Testing should not be treated as a final checkbox. It should inform the decision about whether recycled powder, reused powder, blended powder, or virgin material is appropriate. If the evidence does not support the application, the material route should change before the part moves further into production planning.

ESG and Carbon Claims Need Their Own Basis

A recycled-powder strategy may support sustainability reporting where the organization can document the material source, reuse process, waste stream, production route, and relevant accounting method. It should not be described as a carbon-related or circular-economy result without a defined measurement basis.

This is especially important for external ESG communication. Material efficiency, reduced disposal, or lower virgin-material use may be useful objectives, but public claims need evidence. Procurement and sustainability teams should align the powder strategy with internal reporting rules before presenting it as an ESG outcome.
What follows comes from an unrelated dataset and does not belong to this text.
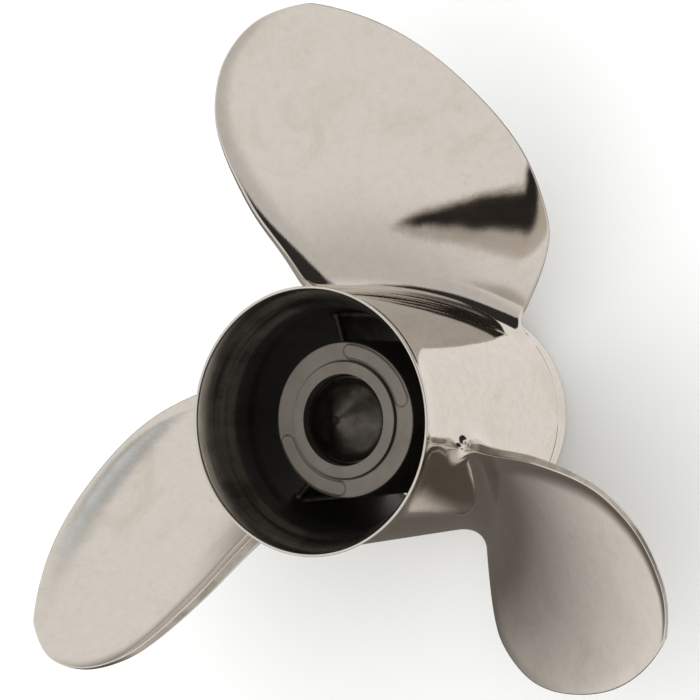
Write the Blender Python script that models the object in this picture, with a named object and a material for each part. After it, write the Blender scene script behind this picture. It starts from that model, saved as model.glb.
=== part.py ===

Where Recycled Powder May Fit

Recycled or reused polymer powder may fit selected additive manufacturing workflows where the application is suitable, the powder route is controlled, and the quality evidence is proportionate to use. SAF and PA12-related workflows are relevant examples because they are powder-based and can be assessed through application demand, material route, inspection needs, documentation, and production workflow.

Potential candidates may include selected jigs, fixtures, manufacturing aids, prototypes, housings, covers, ducting, and short-run components. Suitability still depends on requirements. The fact that a part is non-metal or low-volume does not automatically make recycled powder the right material route.

How D2M frames recycled powder decisions

D2M supports additive manufacturing material decisions by helping teams assess the application before selecting the feedstock route. That work can include part-list review, SAF and polymer powder suitability assessment, material and process selection, workflow planning, inspection planning, documentation, and qualification preparation.

The objective is not to claim that recycled powder is greener, cheaper, or equivalent to virgin material in every case. The objective is to determine where it can form part of a controlled manufacturing workflow, what evidence is needed, and where a different material route remains the better decision.

Compare one powder route against part requirements

A useful first deliverable is a powder-route comparison for one application family. It should define part requirements, current material route, reuse objective, powder handling process, traceability model, inspection plan, and the evidence needed before ESG, cost, or production-suitability claims are used.